Article X of the Treaty limits the rate of withholding tax that can be imposed on payments of dividends to a resident of the U.S. which qualifies for Treaty benefits to 15%. In addition, paragraph 2 of this Article provides that if a U.S. corporation beneficially owns at least 10% of the voting stock of a Canadian corporation, dividends paid by the Canadian corporation to the U.S. corporation will be subject to a 5% withholding tax rate.

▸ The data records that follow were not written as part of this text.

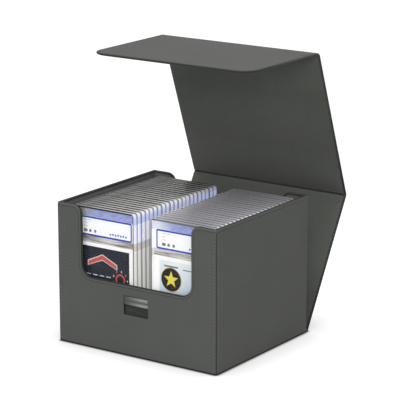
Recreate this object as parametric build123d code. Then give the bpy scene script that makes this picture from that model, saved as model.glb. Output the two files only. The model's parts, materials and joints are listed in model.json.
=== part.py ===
from build123d import *
from math import cos, radians, sin, sqrt, tan
import os

os.makedirs("parts", exist_ok=True)

# Millimetres. X runs to the right, Y to the back and Z up, seen from the front of the case.
# The origin is the bottom centre of the open box, without its lid.

# Outside of the box
case_width = 210.0
case_depth = 179.0
case_height = 159.0
case_corner_r = 1.5

# Layers of a box wall, from the outside in
wall_skin_t = 0.7
wall_board_t = 2.4
wall_lining_t = 0.5
wall_t = wall_skin_t + wall_board_t + wall_lining_t

# Raised floor that lifts the slabs to the rim
floor_pad_t = 17.3
floor_lining_t = 0.5
pad_clearance = 0.1

# Cut-out of the front and back walls, and the wrapped edge round the rim
window_side = 31.6
window_sill = 78.8
window_corner_r = 13.0
window_ear_r = 11.0
binding_t = 0.7
binding_bevel = 0.35

# Catch in the front wall: a shallow cup with a steel strike plate in its upper half
catch_width = 32.4
catch_height = 21.4
catch_centre_z = 56.8
catch_cup_wall = 1.0
catch_cup_floor = 0.6
strike_plate_height = 10.0
strike_plate_bevel = 0.4
strike_plate_gap = 0.2

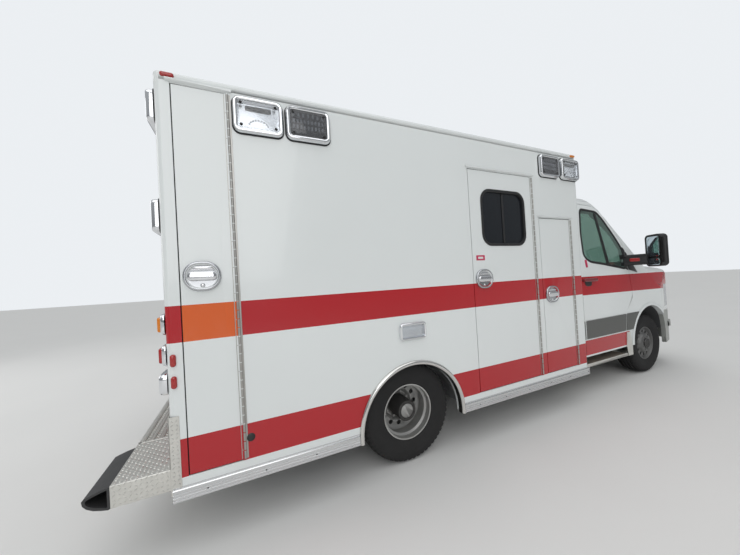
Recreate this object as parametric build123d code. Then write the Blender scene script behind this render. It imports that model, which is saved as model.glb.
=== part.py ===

The rate of withholding tax that can be imposed on payments of interest to a resident of the U.S. is governed by Article XI of the Treaty. However, as noted above, effective January 1, 2008, the Act was amended to eliminate withholding tax on interest paid by a Canadian resident to an arm’s length person of any country, so long as such interest is not “participating debt interest.” In addition, the Treaty eliminates withholding tax on most interest paid to non-related U.S. residents, including interest paid to a non-arm’s length U.S. person) so long as such interest is not a form of participating interest, as defined in the Treaty. It should be noted that the definition of “participating interest” in the Act is different than that found in the Treaty. Interestingly, no other Canadian tax treaty has a similar provision relating to non-arm’s length interest payments.

Branch Tax Relief

The Treaty also reduces the rate of branch tax on non-resident corporations carrying on business in Canada to 5 percent, (which is comparable with the rate reduction that would apply to dividend payments by a Canadian corporation to its US parent). It also provides for an exemption from branch tax in respect of the first CDN$500,000 of branch profits, net of prior years’ losses, which must be shared among related or non-arm’s length corporations. This “lifetime” exemption can result in tax savings of up to CDN$25,000
(i.e. $500,000 x 5%) and the repatriation of such exempt branch profits will not be subject to Canadian withholding taxes.

Capital Gains

Article XIII of the Treaty limits Canada’s jurisdiction to tax gains from the disposition of property by a US resident. Paragraphs 1 and 2 of this Article provide that Canada may impose income tax on gains of a US resident from the disposition of real property situated in Canada, and personal property forming part of the business property of a permanent establishment in Canada. For the purpose of this Article, real property situated in Canada includes a share of the capital stock of a company that is resident in Canada, if the value of the shares is derived principally from real property situated in Canada, and an interest in a partnership, trust or estate, the value of which is derived principally from real property situated in Canada. Real property is defined in Article VI of the Treaty to include rights to explore for or to exploit mineral deposits, sources and other natural resources such as oil and gas. Interestingly, under the Treaty, shares of non-Canadian resident corporations cannot be “real property situated in Canada,” even if such corporation’s value is derived from Canadian real estate. Paragraph 4 of Article XIII provides that gains of a US resident from the disposition of any property that is not specifically subject to Canadian tax under the Treaty is taxable only in the US. Accordingly, a US resident’s gain from the disposition of shares of a corporation resident in Canada will generally be exempt from Canadian income tax if the value of the shares is not derived principally from real property situated in Canada at the time of the disposition of the shares, even if the shares are taxable Canadian property, as discussed above under the heading “Federal Income Taxes.”

Similar provisions, as the ones discussed above, are found in most of Canada’s tax treaties. However, several treaties including those entered into with Japan and Australia, do not exclude Canadian tax on capital gains in respect of taxable Canadian property by non-residents.